The governor took office last year after his predecessor, Lamido Sanusi, was suspended by the Goodluck Jonathan administration after he exposed multibillion-dollar oil fraud. Mr Sanusi won international praise for his role not only as a whistleblower but also for his handling of the 2008 financial crisis, which restored credibility in the banking sector and more broadly improved the country’s image as a frontier market.

But Mr Emefiele’s protectionist economic stance has panicked local industrialists and bewildered economists. A former chief executive of Zenith bank, one of the country’s largest lenders, Mr Emefiele is also drawing criticism for expanding his role to include fiscal and industrial policy making.

Asked if he was worried about food shortages if the local market could not move quickly enough to supply adequate quantities of rice, tomato paste and other foods, such as tinned sardines, the governor replied: “We are praying that there will not be shortages. But when there is a shortage, that shortage provides business opportunity for Nigerians and foreigners to come and jump in and fill the gap.”

More likely, economists say, is that inflation will continue to rise — in part because consumers are likely to turn to smuggled goods at higher prices. It hit 9.2 per cent last month, above the bank’s band limit of 9 per cent.

Chart: Nigerian naira against the dollar

“We don’t have an issue with wanting to promote self-reliance but what we have a problem with is the way [Mr Emefiele] is managing the foreign exchange market,” says Muda Yusuf, head of the Lagos Chamber of Commerce. “You don’t use the instrument of foreign exchange to discriminate on what products you can get and what you cannot.”

With the official exchange rate locked at 198 to the dollar, the naira last week traded at 240 to the dollar on the black market. It has strengthened this week. On Wednesday the central bank ordered commercial banks to stop accepting US dollar deposits in part to discourage speculation against the naira. The governor said he did not think the parallel market should be used as a benchmark for “determining the real value of Nigeria’s currency”.

Economists argue the spread between official and unofficial rates reflects the need for further devaluation.

We are praying that there will not be shortages.

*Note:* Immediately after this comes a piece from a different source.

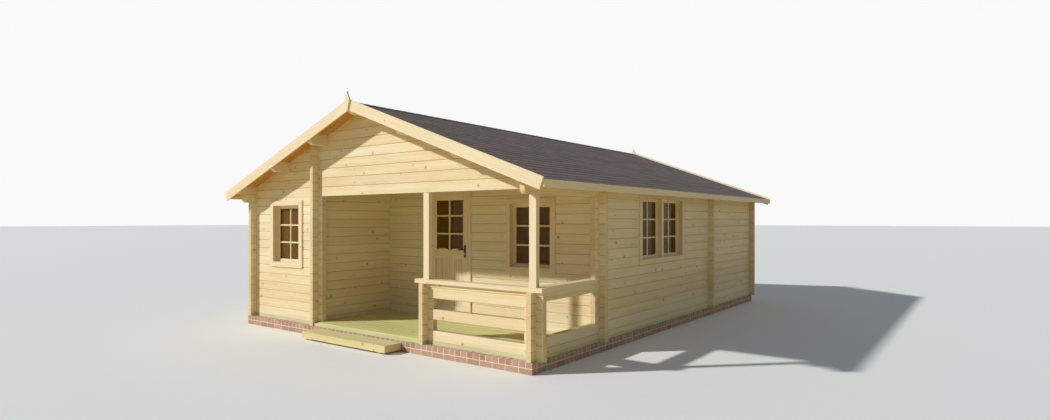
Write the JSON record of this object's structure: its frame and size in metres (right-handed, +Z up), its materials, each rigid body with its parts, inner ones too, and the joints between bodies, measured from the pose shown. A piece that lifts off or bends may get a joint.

But when there is a shortage, that shortage provides business opportunity for Nigerians and foreigners to come and jump in and fill the gap– Godwin Emefiele, Nigeria’s central bank governor

“He’s trying to control demand not supply. If the only way to control price is to control the demand you are doomed. Demand management does not work,” said a Nigerian analyst familiar with the governor’s thinking who spoke on the condition of anonymity.

The governor suggested that Nigeria’s financial deterioration provided a landmark opportunity to reshape the economy.

“You find that it’s only when you are facing such type of adversity that you are compelled to look inward and work hard to fill that gap,” he said.

Mr Emefiele added that his policies would help prepare Nigeria for a possible interest rate rise by the US Federal Reserve later this year.

Chart: Foreign exchange reserves

He said that implementing his proposed “demand management strategies” will help the country “manage what we have and live with what we have” and reduce dependency on “[capital] flows from America”.

President Muhammadu Buhari, who took office in late May in Nigeria’s first peaceful and constitutional transfer of power, has not yet appointed his cabinet, meaning that Mr Emefiele is one of the government’s few official voices on the economy.